Melite Finance volte-face wards off unprecedented challenge to investors

Alf Mizzi fronts capital injection after bondholders’ resistance to have their 2021 interest payment wiped out following COVID-19 lockdown losses

File photo: Stockbroker Paul Bonello addressed a Melite bondholders meeting taking to task plans not to pay out the 2021 interest to bond investors
File photo: Stockbroker Paul Bonello addressed a Melite bondholders meeting taking to task plans not to pay out the 2021 interest to bond investors

Plans to force bondholders of a Maltese fashion retail franchiser to forgo their interest payments after COVID-19 lockdowns ravaged Melite Properties’ rental income in Italy, were changed at the eleventh hour.

From initial plans to ask bondholders to have their coupon reduced for the forthcoming three years in a bid to contain Melite’s rental income losses – specifically down to zero for 2021, and then 2.5% and 3% for the next years – the tables were turned with an injection of shareholders’ capital.

Around 70 bondholders were present at a long-awaited extraordinary general meeting last Thursday, where stockbroker Paul Bonello, whose firm Finco Trust represents a group of bondholders, addressed the meeting with an ominous warning.

“This meeting is of great importance in the history of capital markets in Malta... it’s the first challenge of its kind to face our market, because had investors not shown great resistance to this senseless proposal, the precedent would have been a great one indeed.”

With a devastating COVID-19 pandemic having closed down Melite’s chain of Accessorize shops across the north of Italy all throughout 2020, the franchisers’ shareholders were holding out on injecting any new capital right up until last week.

The volte-face came with a €660,000 contribution from Alf Mizzi & Sons, which comes over and above a previous €638,000 contribution from Alf Mizzi (€443,000 of total), Marina Milling as well as Michael Soler’s Daystar Holdings. The capital injection will be turned into preference shares ranked after the bonds, and with no fixed coupon.

“We wish to make it clear that this is being done not because of any legal obligation, and that it will be the last such capital contribution or support Alf Mizzi makes to Melite Finance directly or indirectly and must in no way be construed as creating any precedent or expectation of further contributions in future,” Melita said in its latest company statement.

Malta’s retail investment market indeed tends to be characterised by unsophisticated investors who have great trust in the bonds market, as one that always pays out its interest payments.

In this case, the Melite Finance bond – a €9.25 million bond paying out a 4.85% a year – carried the name of its shareholders, the Alf. Mizzi Group, Marina Milling, and Lidsdale, whose directors are the Soler and Ganado business groups.

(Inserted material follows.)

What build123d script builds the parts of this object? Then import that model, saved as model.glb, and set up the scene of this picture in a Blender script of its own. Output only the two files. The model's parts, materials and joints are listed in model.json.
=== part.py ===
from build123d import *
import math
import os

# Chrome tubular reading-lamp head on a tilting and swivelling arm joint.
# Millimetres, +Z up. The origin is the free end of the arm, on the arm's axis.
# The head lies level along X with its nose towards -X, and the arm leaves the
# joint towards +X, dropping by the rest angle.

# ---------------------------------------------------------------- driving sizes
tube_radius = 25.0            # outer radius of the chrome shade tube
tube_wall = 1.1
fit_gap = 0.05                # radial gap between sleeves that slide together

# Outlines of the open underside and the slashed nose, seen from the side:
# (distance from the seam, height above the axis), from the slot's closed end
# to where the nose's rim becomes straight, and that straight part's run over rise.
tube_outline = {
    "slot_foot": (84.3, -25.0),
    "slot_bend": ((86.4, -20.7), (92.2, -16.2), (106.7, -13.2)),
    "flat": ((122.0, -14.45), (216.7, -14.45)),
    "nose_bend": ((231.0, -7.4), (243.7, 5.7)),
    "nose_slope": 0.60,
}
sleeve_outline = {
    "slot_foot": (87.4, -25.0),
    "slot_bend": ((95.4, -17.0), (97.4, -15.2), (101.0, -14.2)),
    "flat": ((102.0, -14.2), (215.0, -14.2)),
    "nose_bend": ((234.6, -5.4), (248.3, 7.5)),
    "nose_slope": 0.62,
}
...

“These investors believed they could blindly trust the business acumen, honesty and integrity of the shareholders, who are considered to have a good reputation in Malta,” Bonello told the bondholders’ meeting.

But he was critical of the business group’s entitlement in asking their bondholders to take the hit of its COVID losses. “Expecting the small fry to buckle under the pressure of the big guy was never going to be a solution. This was a failed attempt to trample on the Maltese bondholder... but at least one shareholder, Alf Mizzi & Sons, had some shame left in them to do what should have done at the start and invest more capital,” Bonello said.

Melite Finance was hard-hit by the COVID-19 lockdown in Italy in 2020, forcing it to shut down its stores and find new tenants for several of its stores. The retail franchise chain suffered €4.2 million in losses in 2020 due to the closures of its 26 Italian fashion shops for the Accessorize, Monsoon and CKU brands, and more worryingly saw its equity spiralling down to €1.3 million at end of year 2020. Between January and June 2021, it suffered pre-tax losses of €1.98m after impairments.

The response of the shareholders was to shore up capital requirements with a €1.1 million loan, instead of increasing their share capital; Melite Finance also secured €449,000 from the Malta Development Bank’s Covid Guarantee Scheme to meet its interest payments.

But instead of putting up the necessary capital as liabilities mounted, the shareholders planned to ask bondholders

Bonello gave Melite’s board a stern reprimand over the effects of COVID on businesses. “The pandemic affected negatively many businesses in Malta... but none of those whose bonds are listed on the Stock Exchange or the Prospects Market considered not paying their interest payments. Unfortunately, Melite’s bondholders’ trust was reduced to nil after this attempt to reduce their coupon, well after Melite sold its property leases to a special purpose vehicle, on the basis of revaluations by its hand-picked valuers.”

Bonello said this was the exact contrary of what would have happened in the foreign markets, saying shareholders unable to put up the required capital would have exited the company. “Indeed the coupon should have been increased where the risk for secured bondholders had grown due to the company’s losses and the sale of its leases, and not – as Melite’s board expected – have bondholders become the sacrificial lamb and save the company, rather than the shareholders as the risk-takers.”